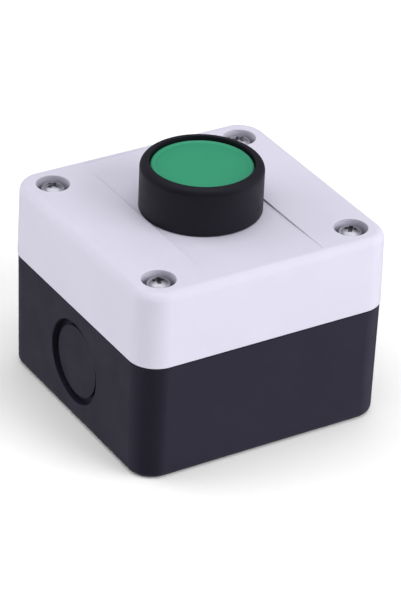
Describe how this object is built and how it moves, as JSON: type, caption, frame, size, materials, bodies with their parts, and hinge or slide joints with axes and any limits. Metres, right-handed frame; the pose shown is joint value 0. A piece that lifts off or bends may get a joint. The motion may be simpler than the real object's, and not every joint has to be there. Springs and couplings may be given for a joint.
{
  "type": "push button control station",
  "caption": "Surface-mounted control station: plastic box with a flush spring-return push button in its cover and a contact block behind it.",
  "frame": {"origin": "centre of the plane that the four feet of the base stand on", "axes": "+Z points out of the button, along its travel; the two cable knockouts face -Y and +Y; +X faces the plain side by the contact block"},
  "size_m": [0.068, 0.0698, 0.0633],
  "materials": {
    "white_plastic": "fine moulded texture",
    "black_plastic": "fine moulded texture",
    "head_plastic": "satin",
    "green_plastic": "satin",
    "grey_plastic": "satin",
    "yellow_plastic": "satin",
    "seal_rubber": "matt",
    "steel": "zinc plated",
    "brass": "bright",
    "silver": "bright silver alloy"
  },
  "bodies": {
    "enclosure": {"base_housing": "black_plastic", "cover": "white_plastic", "cover_gasket": "seal_rubber", "cover_screw_1": "steel", "cover_screw_2": "steel", "cover_screw_3": "steel", "cover_screw_4": "steel", "head_body": "head_plastic", "head_gasket": "seal_rubber", "stem_seal": "seal_rubber", "spring_seat": "steel", "return_spring": "steel", "lock_washer": "steel", "panel_nut": "head_plastic", "mounting_collar": "grey_plastic", "block_housing": "black_plastic", "block_side_cover": "black_plastic", "carrier_spring": "steel", "fixed_contact_1": "brass", "fixed_contact_2": "brass", "fixed_tip_1": "silver", "fixed_tip_2": "silver"},
    "button": {"button_cap": "green_plastic", "button_stem": "grey_plastic"},
    "carrier": {"contact_carrier": "green_plastic", "bridge_spring": "steel"},
    "bridge": {"contact_bridge": "brass", "bridge_tip_1": "silver", "bridge_tip_2": "silver"},
    "latch": {"collar_latch": "yellow_plastic"},
    "clamp_1": {"terminal_clamp_1": "steel"},
    "clamp_2": {"terminal_clamp_2": "steel"},
    "screw_1": {"terminal_screw_1": "steel"},
    "screw_2": {"terminal_screw_2": "steel"}
  },
  "joints": [
    {"name": "button_press", "type": "slide", "parent": "enclosure", "child": "button", "axis": [0, 0, -1], "range_m": [0, 0.0043], "stiffness_N_per_m": 400, "springref_m": -0.006, "deforming": ["return_spring", "carrier_spring", "bridge_spring"]},
    {"name": "carrier_slide", "type": "slide", "parent": "enclosure", "child": "carrier", "axis": [0, 0, -1], "range_m": [0, 0.0043]},
    {"name": "bridge_slide", "type": "slide", "parent": "enclosure", "child": "bridge", "axis": [0, 0, -1], "range_m": [0, 0.0021]},
    {"name": "latch_turn", "type": "hinge", "parent": "enclosure", "child": "latch", "pos_m": [0, 0, 0.0374], "axis": [0, 0, 1], "range_deg": [0, 35]},
    {"name": "terminal_1_clamp", "type": "slide", "parent": "enclosure", "child": "clamp_1", "axis": [0, 0, -1], "range_m": [0, 0.0017]},
    {"name": "terminal_1_screw", "type": "hinge", "parent": "clamp_1", "child": "screw_1", "pos_m": [0.0054, -0.0139, 0.0107], "axis": [0, 0, -1], "range_deg": [0, 1225]},
    {"name": "terminal_2_clamp", "type": "slide", "parent": "enclosure", "child": "clamp_2", "axis": [0, 0, -1], "range_m": [0, 0.0017]},
    {"name": "terminal_2_screw", "type": "hinge", "parent": "clamp_2", "child": "screw_2", "pos_m": [0.0054, 0.0139, 0.0107], "axis": [0, 0, -1], "range_deg": [0, 1225]}
  ],
  "couplings": [
    {"joint": "carrier_slide", "follows": "button_press", "ratio": 1},
    {"joint": "bridge_slide", "follows": "button_press", "ratio": 0.48},
    {"joint": "terminal_1_screw", "follows": "terminal_1_clamp", "rad_per_m": 12566},
    {"joint": "terminal_2_screw", "follows": "terminal_2_clamp", "rad_per_m": 12566}
  ]
}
+-------+
THE PROBLEM: Repeat the material above in full, quoting it exactly.

COMPLETED TASK:
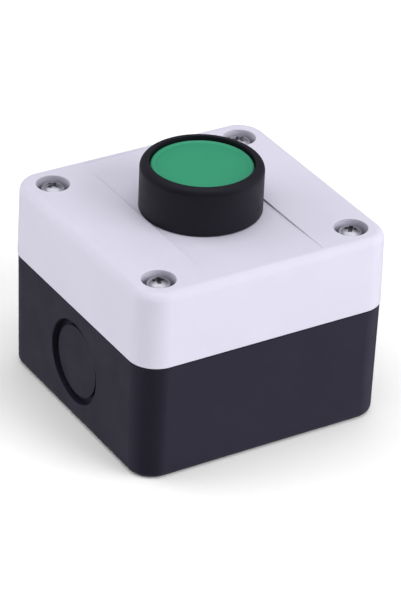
Describe how this object is built and how it moves, as JSON: type, caption, frame, size, materials, bodies with their parts, and hinge or slide joints with axes and any limits. Metres, right-handed frame; the pose shown is joint value 0. A piece that lifts off or bends may get a joint. The motion may be simpler than the real object's, and not every joint has to be there. Springs and couplings may be given for a joint.
{
  "type": "push button control station",
  "caption": "Surface-mounted control station: plastic box with a flush spring-return push button in its cover and a contact block behind it.",
  "frame": {"origin": "centre of the plane that the four feet of the base stand on", "axes": "+Z points out of the button, along its travel; the two cable knockouts face -Y and +Y; +X faces the plain side by the contact block"},
  "size_m": [0.068, 0.0698, 0.0633],
  "materials": {
    "white_plastic": "fine moulded texture",
    "black_plastic": "fine moulded texture",
    "head_plastic": "satin",
    "green_plastic": "satin",
    "grey_plastic": "satin",
    "yellow_plastic": "satin",
    "seal_rubber": "matt",
    "steel": "zinc plated",
    "brass": "bright",
    "silver": "bright silver alloy"
  },
  "bodies": {
    "enclosure": {"base_housing": "black_plastic", "cover": "white_plastic", "cover_gasket": "seal_rubber", "cover_screw_1": "steel", "cover_screw_2": "steel", "cover_screw_3": "steel", "cover_screw_4": "steel", "head_body": "head_plastic", "head_gasket": "seal_rubber", "stem_seal": "seal_rubber", "spring_seat": "steel", "return_spring": "steel", "lock_washer": "steel", "panel_nut": "head_plastic", "mounting_collar": "grey_plastic", "block_housing": "black_plastic", "block_side_cover": "black_plastic", "carrier_spring": "steel", "fixed_contact_1": "brass", "fixed_contact_2": "brass", "fixed_tip_1": "silver", "fixed_tip_2": "silver"},
    "button": {"button_cap": "green_plastic", "button_stem": "grey_plastic"},
    "carrier": {"contact_carrier": "green_plastic", "bridge_spring": "steel"},
    "bridge": {"contact_bridge": "brass", "bridge_tip_1": "silver", "bridge_tip_2": "silver"},
    "latch": {"collar_latch": "yellow_plastic"},
    "clamp_1": {"terminal_clamp_1": "steel"},
    "clamp_2": {"terminal_clamp_2": "steel"},
    "screw_1": {"terminal_screw_1": "steel"},
    "screw_2": {"terminal_screw_2": "steel"}
  },
  "joints": [
    {"name": "button_press", "type": "slide", "parent": "enclosure", "child": "button", "axis": [0, 0, -1], "range_m": [0, 0.0043], "stiffness_N_per_m": 400, "springref_m": -0.006, "deforming": ["return_spring", "carrier_spring", "bridge_spring"]},
    {"name": "carrier_slide", "type": "slide", "parent": "enclosure", "child": "carrier", "axis": [0, 0, -1], "range_m": [0, 0.0043]},
    {"name": "bridge_slide", "type": "slide", "parent": "enclosure", "child": "bridge", "axis": [0, 0, -1], "range_m": [0, 0.0021]},
    {"name": "latch_turn", "type": "hinge", "parent": "enclosure", "child": "latch", "pos_m": [0, 0, 0.0374], "axis": [0, 0, 1], "range_deg": [0, 35]},
    {"name": "terminal_1_clamp", "type": "slide", "parent": "enclosure", "child": "clamp_1", "axis": [0, 0, -1], "range_m": [0, 0.0017]},
    {"name": "terminal_1_screw", "type": "hinge", "parent": "clamp_1", "child": "screw_1", "pos_m": [0.0054, -0.0139, 0.0107], "axis": [0, 0, -1], "range_deg": [0, 1225]},
    {"name": "terminal_2_clamp", "type": "slide", "parent": "enclosure", "child": "clamp_2", "axis": [0, 0, -1], "range_m": [0, 0.0017]},
    {"name": "terminal_2_screw", "type": "hinge", "parent": "clamp_2", "child": "screw_2", "pos_m": [0.0054, 0.0139, 0.0107], "axis": [0, 0, -1], "range_deg": [0, 1225]}
  ],
  "couplings": [
    {"joint": "carrier_slide", "follows": "button_press", "ratio": 1},
    {"joint": "bridge_slide", "follows": "button_press", "ratio": 0.48},
    {"joint": "terminal_1_screw", "follows": "terminal_1_clamp", "rad_per_m": 12566},
    {"joint": "terminal_2_screw", "follows": "terminal_2_clamp", "rad_per_m": 12566}
  ]
}